Features

Letter from the Publisher: Art Cannot Be Cancelled

By GINNY VAN ALYEA
 

CGN is proud to be a resource to the arts community and its supporters during this time. On chicagogallerynews.com we, and all our galleries, artists, auction houses, and art services are open for business.

So much else - from spring art fairs to summer exhibitions – has already been cancelled, postponed or remains in limbo. CGN and our partner galleries and art spaces all need your support and attention now more than ever. Stay with us. Keep up your interest and investment in art. Behind all of it are kind, creative, hard working, passionate people. We are a community.

We say CGN is a cheerleader of the arts. The general points about why it’s good for individuals to buy art have long been because you love it, because it supports an artist, because it makes a statement, because it’s unique. But more than that, behind that virtual image is something you can touch and feel and experience. It's unlike almost any other thing you can buy, bring home and live with. 
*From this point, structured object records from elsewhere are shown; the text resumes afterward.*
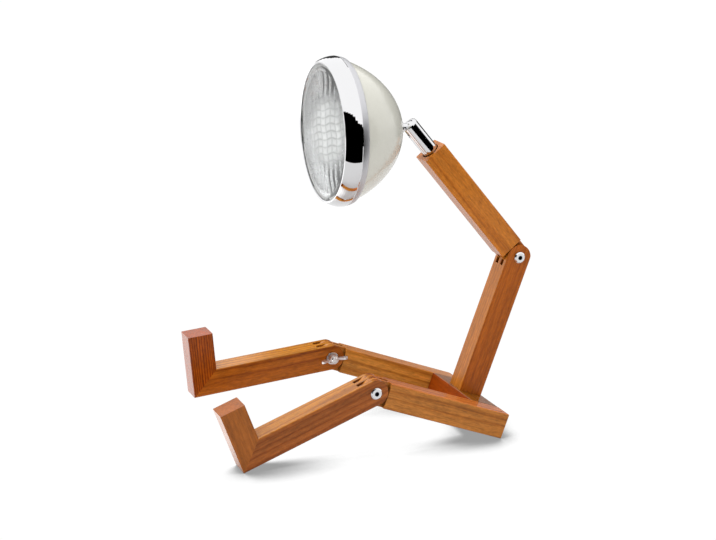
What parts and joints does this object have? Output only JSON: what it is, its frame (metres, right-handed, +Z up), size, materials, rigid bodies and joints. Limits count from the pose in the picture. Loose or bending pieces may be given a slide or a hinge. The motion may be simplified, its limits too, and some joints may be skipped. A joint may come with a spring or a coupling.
{
  "type": "desk lamp",
  "caption": "Sitting robot-shaped desk lamp: timber legs, torso and arm on wing-nut knuckle joints, a slotted ball swivel neck and a headlamp-shaped head.",
  "frame": {"origin": "on the table, under the middle of the lamp's width and length as it sits", "axes": "+Z up, the lamp looks along -Y, its left side is +X"},
  "size_m": [0.1492, 0.3422, 0.3725],
  "materials": {
    "wood": "oiled, satin",
    "dowel": "plain",
    "chrome": "polished",
    "steel": "zinc plated",
    "brass": "turned",
    "enamel": "gloss enamel",
    "reflector": "polished",
    "lens_glass": "pressed, clear",
    "bulb_glass": "frosted",
    "rubber": "matt",
    "black_plastic": "moulded",
    "ceramic": "glazed steatite"
  },
  "bodies": {
    "frame": {"left_thigh": "wood", "right_thigh": "wood", "hip_bar": "wood", "hip_dowels": "dowel", "torso": "wood", "torso_dowels": "dowel", "elbow_bolt": "chrome", "elbow_washer": "chrome"},
    "left_leg": {"left_shin": "wood", "left_foot": "wood", "left_foot_dowels": "dowel", "left_knee_bolt": "chrome", "left_knee_washer": "chrome"},
    "right_leg": {"right_shin": "wood", "right_foot": "wood", "right_foot_dowels": "dowel", "right_knee_bolt": "chrome", "right_knee_washer": "chrome"},
    "left_wing": {"left_knee_wing_nut": "chrome"},
    "right_wing": {"right_knee_wing_nut": "chrome"},
    "elbow_wing": {"elbow_wing_nut": "chrome"},
    "arm": {"upper_arm": "wood", "neck_nipple": "brass", "cord_bush": "black_plastic"},
    "neck": {"neck_tube": "chrome", "disc_springs": "steel", "ball_seat": "brass"},
    "swivel": {"ball_stud": "chrome", "stud_nut": "steel"},
    "head": {"head_shell": "enamel", "holder_bracket": "steel", "lamp_holder": "ceramic", "bulb": "bulb_glass", "reflector": "reflector", "lens_gasket": "rubber", "lens": "lens_glass", "rim_clips": "steel", "chrome_rim": "chrome"}
  },
  "joints": [
    {"name": "left_knee", "type": "hinge", "parent": "frame", "child": "left_leg", "pos_m": [0.0595, -0.0179, 0.06249], "axis": [1, 0, 0], "range_deg": [-131, 49]},
    {"name": "right_knee", "type": "hinge", "parent": "frame", "child": "right_leg", "pos_m": [-0.0595, -0.0179, 0.06249], "axis": [1, 0, 0], "range_deg": [-115.5, 64.5]},
    {"name": "elbow", "type": "hinge", "parent": "frame", "child": "arm", "pos_m": [0, 0.15856, 0.16466], "axis": [1, 0, 0], "range_deg": [-150, 30]},
    {"name": "neck_turn", "type": "hinge", "parent": "arm", "child": "neck", "pos_m": [0, 0.06632, 0.27655], "axis": [0, -0.6361, 0.7716], "range_deg": [-150, 150]},
    {"name": "head_tilt", "type": "hinge", "parent": "neck", "child": "swivel", "pos_m": [0, 0.04597, 0.30124], "axis": [0.9996, -0.0229, -0.0189], "range_deg": [-50, 42]},
    {"name": "head_twist", "type": "hinge", "parent": "swivel", "child": "head", "pos_m": [0, 0.04597, 0.30124], "axis": [-0.0229, -0.9997, 0.0002], "range_deg": [-170, 170]},
    {"name": "left_wing_nut", "type": "hinge", "parent": "left_leg", "child": "left_wing", "pos_m": [0.0595, -0.0179, 0.06249], "axis": [1, 0, 0], "continuous": true},
    {"name": "right_wing_nut", "type": "hinge", "parent": "right_leg", "child": "right_wing", "pos_m": [-0.0595, -0.0179, 0.06249], "axis": [1, 0, 0], "continuous": true},
    {"name": "elbow_wing_nut", "type": "hinge", "parent": "frame", "child": "elbow_wing", "pos_m": [0, 0.15856, 0.16466], "axis": [1, 0, 0], "continuous": true}
  ]
}
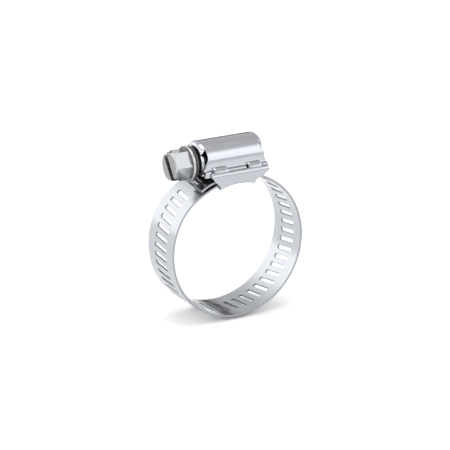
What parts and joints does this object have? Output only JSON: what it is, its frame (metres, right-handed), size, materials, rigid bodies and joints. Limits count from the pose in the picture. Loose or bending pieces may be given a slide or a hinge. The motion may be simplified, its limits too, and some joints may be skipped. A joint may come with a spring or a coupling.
{
  "type": "hose clamp",
  "caption": "Worm-drive hose clamp: a perforated steel band closed by a slotted hex-head screw in a tunnel housing.",
  "frame": {"origin": "centre of the ring, on the hose's axis, midway across the band", "axes": "+Y along the hose; +X along the screw from its hex head to its tip; +Z from the ring's centre to the screw"},
  "size_m": [0.0372, 0.0146, 0.0453],
  "materials": {
    "band_steel": "bright rolled strip",
    "saddle_steel": "bright pressed sheet",
    "housing_steel": "bright pressed sheet",
    "screw_steel": "dull turned and rolled steel"
  },
  "bodies": {
    "frame": {"housing": "housing_steel", "saddle": "saddle_steel", "band_fixed_end": "band_steel"},
    "screw": {"worm_screw": "screw_steel"},
    "free_end": {"band_free_end": "band_steel"},
    "link_1": {"band_link_1": "band_steel"},
    "link_2": {"band_link_2": "band_steel"},
    "link_3": {"band_link_3": "band_steel"},
    "link_4": {"band_link_4": "band_steel"},
    "link_5": {"band_link_5": "band_steel"},
    "link_6": {"band_link_6": "band_steel"},
    "link_7": {"band_link_7": "band_steel"}
  },
  "joints": [
    {"name": "screw_turn", "type": "hinge", "parent": "frame", "child": "screw", "pos_m": [-0.016, 0, 0.02135], "axis": [1, 0, 0], "range_deg": [-360, 720]},
    {"name": "band_feed", "type": "hinge", "parent": "frame", "child": "free_end", "pos_m": [0, 0, 0], "axis": [0, -1, 0], "range_deg": [-7.6, 15.1]},
    {"name": "band_bend_1", "type": "hinge", "parent": "free_end", "child": "link_1", "pos_m": [0.01093, 0, 0.01464], "axis": [0, -1, 0], "range_deg": [-2.55, 1.29]},
    {"name": "band_bend_2", "type": "hinge", "parent": "link_1", "child": "link_2", "pos_m": [0.01809, 0, 0.00262], "axis": [0, -1, 0], "range_deg": [-1.07, 0.55]},
    {"name": "band_bend_3", "type": "hinge", "parent": "link_2", "child": "link_3", "pos_m": [0.01464, 0, -0.01093], "axis": [0, -1, 0], "range_deg": [-1.53, 0.78]},
    {"name": "band_bend_4", "type": "hinge", "parent": "link_3", "child": "link_4", "pos_m": [0.00262, 0, -0.01809], "axis": [0, -1, 0], "range_deg": [-2.58, 1.31]},
    {"name": "band_bend_5", "type": "hinge", "parent": "link_4", "child": "link_5", "pos_m": [-0.01093, 0, -0.01464], "axis": [0, -1, 0], "range_deg": [-2.49, 1.26]},
    {"name": "band_bend_6", "type": "hinge", "parent": "link_5", "child": "link_6", "pos_m": [-0.01809, 0, -0.00262], "axis": [0, -1, 0], "range_deg": [-1.38, 0.7]},
    {"name": "band_bend_7", "type": "hinge", "parent": "link_6", "child": "link_7", "pos_m": [-0.01459, 0, 0.01089], "axis": [0, -1, 0], "range_deg": [-0.65, 0.34]}
  ],
  "couplings": [
    {"joint": "band_feed", "follows": "screw_turn", "ratio": 0.020833},
    {"joint": "band_bend_1", "follows": "screw_turn", "ratio": -0.0034944},
    {"joint": "band_bend_2", "follows": "screw_turn", "ratio": -0.0014583},
    {"joint": "band_bend_3", "follows": "screw_turn", "ratio": -0.0020889},
    {"joint": "band_bend_4", "follows": "screw_turn", "ratio": -0.0035278},
    {"joint": "band_bend_5", "follows": "screw_turn", "ratio": -0.0034056},
    {"joint": "band_bend_6", "follows": "screw_turn", "ratio": -0.0018806},
    {"joint": "band_bend_7", "follows": "screw_turn", "ratio": -0.00088611}
  ]
}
I once wrote about how art can save lives (it's written on a pin I have above my desk in my office, which I miss right now). An artist’s view of the world, seen and experienced in person through a constructed object, a performance or a concept, can be a powerful learning resource as well as a lens through which to view history or what is happening right now. A work of art can memorialize a tragedy, and it can preserve beauty; it can provide a vehicle for participating in a larger community and also connect with the past.

In the fall 2018 issue of CGN artist Suellen Rocca, who passed away last week, shared her experiences with us of working with young children in museums as well as public schools. Observing the world around her informs her own art and has allowed her to help others think creatively. Art of the past also offers an ongoing and critical connection: "I believe—I’m sure many other artists do too—when an artist looks at a work of art from any period or culture and feels a connection with it, is drawn to it, it becomes a part of them and comes out in a very personal way." 

My message still to anyone who may be able to buy a work of art right now, in these seemingly worst of times, is to reconsider why art is what is left behind once we are gone or after what surely seemed like total destruction. Art that survives the ages has the timeless ability to connect us to someone, some thing, some time. 

To buy a work of art is to invest in an artist’s unique talent and be able to admire and learn from it everyday. 

Art is something that can never really be cancelled.